Pensate a un film in bianco e nero… il protagonista maschile, avvolto in una nuvola di fumo, avvicinandosi al bancone del bar ordina il solito. Bob, il barman, con pochi sapienti gesti, gli porge una coppa di liquido trasparente ingioiellata da una perla verde… è un dry martini cocktail. Secco, forte, testosteronico, proprio come colui che lo richiede.
Il Martini, il drink più longevo della storia, è tornato di moda, complice la rinata passione per l’ora dell’aperitivo e la definitiva archiviazione dell’era delle caipirinhe, caipiroske e caipirissime.

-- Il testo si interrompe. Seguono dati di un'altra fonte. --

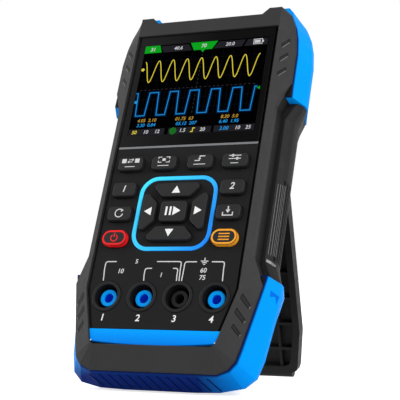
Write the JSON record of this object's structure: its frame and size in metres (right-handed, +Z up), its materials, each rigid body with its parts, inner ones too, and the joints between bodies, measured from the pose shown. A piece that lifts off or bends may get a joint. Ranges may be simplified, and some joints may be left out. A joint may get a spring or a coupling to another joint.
{
  "type": "handheld oscilloscope",
  "caption": "Handheld oscilloscope and multimeter: keypad and test sockets under a display, rubber-cornered case leaning on a fold-out leg.",
  "frame": {"origin": "on the ground under the middle of the box of the standing instrument", "axes": "+Z up, +X to the right seen from the front, +Y to the back, towards the leg"},
  "size_m": [0.089, 0.0932, 0.1593],
  "materials": {
    "shell": "fine spark-eroded moulded plastic, charcoal",
    "fascia": "fine textured black plastic",
    "display": "black glass over a colour display",
    "trim": "fine bright metal line",
    "blue_label": "bright blue painted band",
    "ring": "blue light line",
    "blue_rubber": "bright blue soft-touch rubber",
    "grip": "black soft-touch rubber",
    "key": "black silicone key",
    "silicone": "grey silicone mat",
    "spring_steel": "plain steel",
    "module": "display module",
    "board": "green solder mask",
    "chip": "black moulded package",
    "fuse": "ceramic tube with bright caps",
    "brass": "bright brass",
    "battery": "foil pouch",
    "foam": "thin foam",
    "tray": "black moulding",
    "socket_black": "black insulator",
    "socket_blue": "bright blue insulator",
    "nickel": "nickel plate",
    "leg": "black moulded plastic"
  },
  "bodies": {
    "case": {"front_shell": "shell", "rear_shell": "shell", "fascia": "fascia", "display_window": "display", "window_trim": "trim", "label_strip": "blue_label", "nav_ring": "ring", "bumper_upper_left": "blue_rubber", "bumper_upper_right": "blue_rubber", "bumper_lower": "blue_rubber", "feet": "blue_rubber", "grip_left": "grip", "grip_right": "grip", "keypad_mat": "silicone", "key_domes": "spring_steel", "display_module": "module", "main_board": "board", "shield_cans": "spring_steel", "chips": "chip", "buzzer": "chip", "fuses": "fuse", "fuse_clips": "brass", "battery": "battery", "battery_foam": "foam", "battery_tray": "tray", "socket_shrouds": "socket_black", "socket_base": "socket_black", "socket_insert_1": "socket_blue", "socket_contact_1": "brass", "socket_insert_2": "socket_blue", "socket_contact_2": "brass", "socket_insert_3": "socket_black", "socket_contact_3": "brass", "socket_insert_4": "socket_blue", "socket_contact_4": "brass", "bnc_channel_1": "nickel", "bnc_channel_2": "nickel", "bnc_generator": "nickel", "usb_socket": "nickel", "case_screws": "spring_steel", "board_screws": "spring_steel", "stand_pin": "spring_steel"},
    "key_move": {"key_move": "key"},
    "key_select": {"key_select": "key"},
    "key_trigger": {"key_trigger": "key"},
    "key_parameter": {"key_parameter": "key"},
    "key_channel_1": {"key_channel_1": "key"},
    "key_channel_2": {"key_channel_2": "key"},
    "key_auto": {"key_auto": "key"},
    "key_save": {"key_save": "key"},
    "key_power": {"key_power": "key"},
    "key_menu": {"key_menu": "key"},
    "key_up": {"key_up": "key"},
    "key_down": {"key_down": "key"},
    "key_left": {"key_left": "key"},
    "key_right": {"key_right": "key"},
    "key_run": {"key_run": "key"},
    "stand_leg": {"stand_leg": "leg"}
  },
  "joints": [
    {"name": "move_press", "type": "slide", "parent": "case", "child": "key_move", "axis": [0, 0.9205, -0.3907], "range_m": [0, 0.0008], "stiffness_N_per_m": 300},
    {"name": "select_press", "type": "slide", "parent": "case", "child": "key_select", "axis": [0, 0.9205, -0.3907], "range_m": [0, 0.0008], "stiffness_N_per_m": 300},
    {"name": "trigger_press", "type": "slide", "parent": "case", "child": "key_trigger", "axis": [0, 0.9205, -0.3907], "range_m": [0, 0.0008], "stiffness_N_per_m": 300},
    {"name": "parameter_press", "type": "slide", "parent": "case", "child": "key_parameter", "axis": [0, 0.9205, -0.3907], "range_m": [0, 0.0008], "stiffness_N_per_m": 300},
    {"name": "channel_1_press", "type": "slide", "parent": "case", "child": "key_channel_1", "axis": [0, 0.9205, -0.3907], "range_m": [0, 0.0008], "stiffness_N_per_m": 300},
    {"name": "channel_2_press", "type": "slide", "parent": "case", "child": "key_channel_2", "axis": [0, 0.9205, -0.3907], "range_m": [0, 0.0008], "stiffness_N_per_m": 300},
    {"name": "auto_press", "type": "slide", "parent": "case", "child": "key_auto", "axis": [0, 0.9205, -0.3907], "range_m": [0, 0.0008], "stiffness_N_per_m": 300},
    {"name": "save_press", "type": "slide", "parent": "case", "child": "key_save", "axis": [0, 0.9205, -0.3907], "range_m": [0, 0.0008], "stiffness_N_per_m": 300},
    {"name": "power_press", "type": "slide", "parent": "case", "child": "key_power", "axis": [0, 0.9205, -0.3907], "range_m": [0, 0.0008], "stiffness_N_per_m": 300},
    {"name": "menu_press", "type": "slide", "parent": "case", "child": "key_menu", "axis": [0, 0.9205, -0.3907], "range_m": [0, 0.0008], "stiffness_N_per_m": 300},
    {"name": "up_press", "type": "slide", "parent": "case", "child": "key_up", "axis": [0, 0.9205, -0.3907], "range_m": [0, 0.0008], "stiffness_N_per_m": 300},
    {"name": "down_press", "type": "slide", "parent": "case", "child": "key_down", "axis": [0, 0.9205, -0.3907], "range_m": [0, 0.0008], "stiffness_N_per_m": 300},
    {"name": "left_press", "type": "slide", "parent": "case", "child": "key_left", "axis": [0, 0.9205, -0.3907], "range_m": [0, 0.0008], "stiffness_N_per_m": 300},
    {"name": "right_press", "type": "slide", "parent": "case", "child": "key_right", "axis": [0, 0.9205, -0.3907], "range_m": [0, 0.0008], "stiffness_N_per_m": 300},
    {"name": "run_press", "type": "slide", "parent": "case", "child": "key_run", "axis": [0, 0.9205, -0.3907], "range_m": [0, 0.0008], "stiffness_N_per_m": 300},
    {"name": "stand_fold", "type": "hinge", "parent": "case", "child": "stand_leg", "pos_m": [0, 0.01925, 0.09264], "axis": [1, 0, 0], "range_deg": [-38.4, 0]}
  ]
}
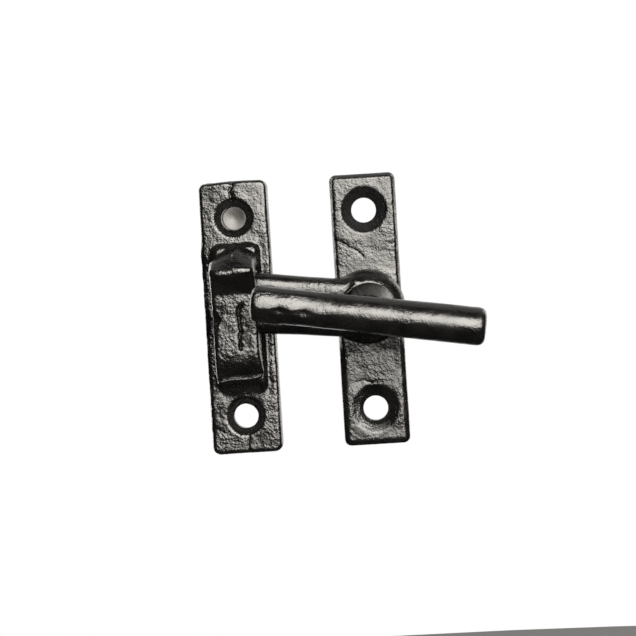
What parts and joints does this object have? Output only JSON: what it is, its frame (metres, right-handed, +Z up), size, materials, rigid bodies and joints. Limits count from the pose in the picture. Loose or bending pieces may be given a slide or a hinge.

Di Martini non ne esiste però uno solo, ma cento, mille e più, tante sono le sue varianti, le storie sulla sua origine e le suggestioni che sa evocare. La leggenda vuole che nel 1910 un barman di Arma di Taggia, che di cognome faceva Martini, una volta emigrato in America creò per primo la rinomata miscela all’hotel Knickerbocker di New York.
Altre fonti datate 1872, danno invece per certa la sua nascita al bar Occidental di San Francisco in onore di un viaggiatore diretto a Martinez che aveva chiesto qualcosa di speciale da sorseggiare prima di rimettersi in cammino.

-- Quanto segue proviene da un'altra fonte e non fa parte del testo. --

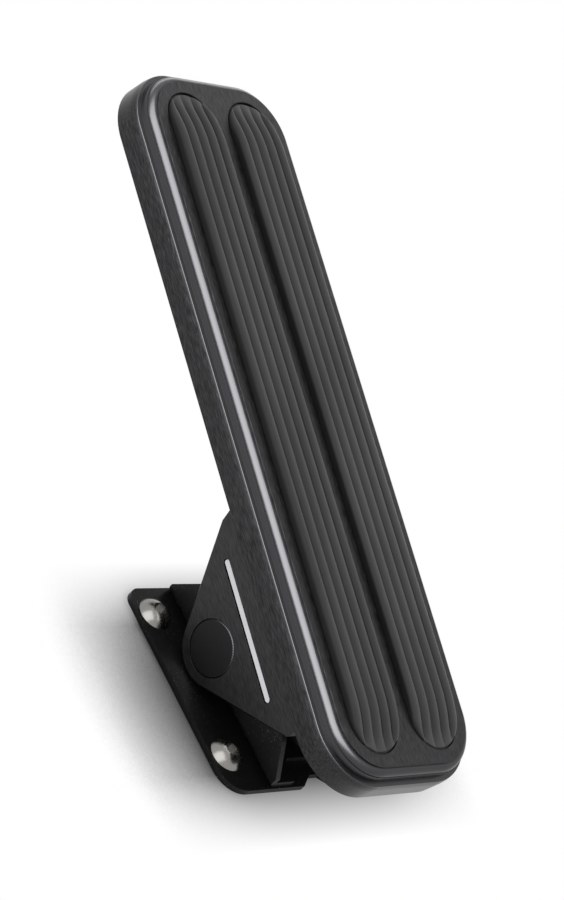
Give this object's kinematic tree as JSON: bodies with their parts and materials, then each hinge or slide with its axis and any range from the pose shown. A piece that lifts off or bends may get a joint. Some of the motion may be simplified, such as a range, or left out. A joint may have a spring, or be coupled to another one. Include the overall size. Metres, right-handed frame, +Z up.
{
  "type": "floor-mounted accelerator pedal",
  "caption": "Long rounded accelerator pedal with two ribbed rubber inserts, swinging on a folded floor bracket with a cross shaft and return springs.",
  "frame": {"origin": "centre of the four floor screws, on the underside of the base plate", "axes": "+Z up away from the floor, +Y toward the pad's far (toe) end, +X to the right along the pivot shaft"},
  "size_m": [0.0796, 0.2248, 0.1054],
  "materials": {
    "anodised_pad": "black anodised, brushed sides and polished edge",
    "anodised_carrier": "black anodised, fine machining lines",
    "anodised_cap": "black anodised, smooth",
    "ribbed_rubber": "satin moulded black rubber",
    "rubber": "matte black rubber",
    "coated_steel": "semi-gloss black coated steel sheet",
    "stainless": "polished stainless steel",
    "ground_steel": "ground steel",
    "spring_steel": "dark spring steel",
    "zinc_steel": "zinc-plated steel",
    "bronze": "sintered bronze",
    "nylon": "black nylon"
  },
  "bodies": {
    "bracket": {"base_plate": "coated_steel", "pivot_bracket": "coated_steel", "bracket_rivets": "coated_steel", "floor_screws": "stainless", "pivot_shaft": "ground_steel", "ring_left": "spring_steel", "ring_right": "spring_steel", "spacer_sleeve": "nylon", "spring_left": "spring_steel", "spring_right": "spring_steel", "rest_bumper": "rubber", "stop_screw": "zinc_steel", "stop_nut": "zinc_steel"},
    "pedal": {"pedal_pad": "anodised_pad", "insert_left": "ribbed_rubber", "insert_right": "ribbed_rubber", "pivot_carrier": "anodised_carrier", "carrier_screws": "zinc_steel", "bush_left": "bronze", "bush_right": "bronze", "cap_left": "anodised_cap", "cap_right": "anodised_cap"}
  },
  "joints": [
    {"name": "pedal_pivot", "type": "hinge", "parent": "bracket", "child": "pedal", "pos_m": [0, 0.0038, 0.0146], "axis": [1, 0, 0], "range_deg": [-18, 0], "stiffness_Nm_per_rad": 4, "springref_deg": 28.65, "deforming": ["spring_left", "spring_right"]}
  ]
}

Comunque sia i Martiniani Doc, assicurano che il migliore al mondo è quello che si gusta all’Harry’s bar di Venezia, dove in passato Hemingway, amava sbronzarsi con la versione extra strong da lui stesso ideata e che ancora oggi porta il suo nome.
Già, perché il Martini deve parte della sua fama ai tanti testimonial illustri accomunati tra loro dalla passione per l’inebriante cocktail. Come Luis Bunuel che amava dire che il Martini è il potere dell’immaginazione o l’esuberante Mae West che dal grande schermo sospirava: “devo liberarmi di questi abiti bagnati ed infilarmi in un Martini Dry”
Ma come si prepara un buon Martini?
La ricetta ufficiale, come tutte le cose geniali, è semplice: 8/10 di Gin secco, meglio se London Dry, e 2/10 di vermouth dry.
Ma le proporzioni possono variare a secondo del gusto personale.
E poi: ”Stirred not shaken”…mescolato non shakerato, come insegna James Bond, e cioè rimestato velocemente con un lungo cucchiaio nel mixing glass, affinchè il ghiaccio, che deve “schioppettare”, non si sciolga. Quindi filtrato e versato nella caratteristica coppetta ghiacciata da cocktail e guarnito a piacimento con oliva o scorzetta di limone. Ma se preferite una cipollina, avrete un Gibson, sostituendo invece il gin con la vodka, un Vodkatini, il preferito da 007, mentre aggiungendo un’ostrica cruda gusterete il sofisticato Oyster Martini. Le varianti sono infinite, impossibile elencarle, l’unica costante è l’alto tasso alcolico quindi fate tesoro delle parole di Dorothy Parker: ” Amo bere il martini, con due sto al meglio, con tre finisco sotto al tavolo, con quattro mi ritrovo sotto all’oste”.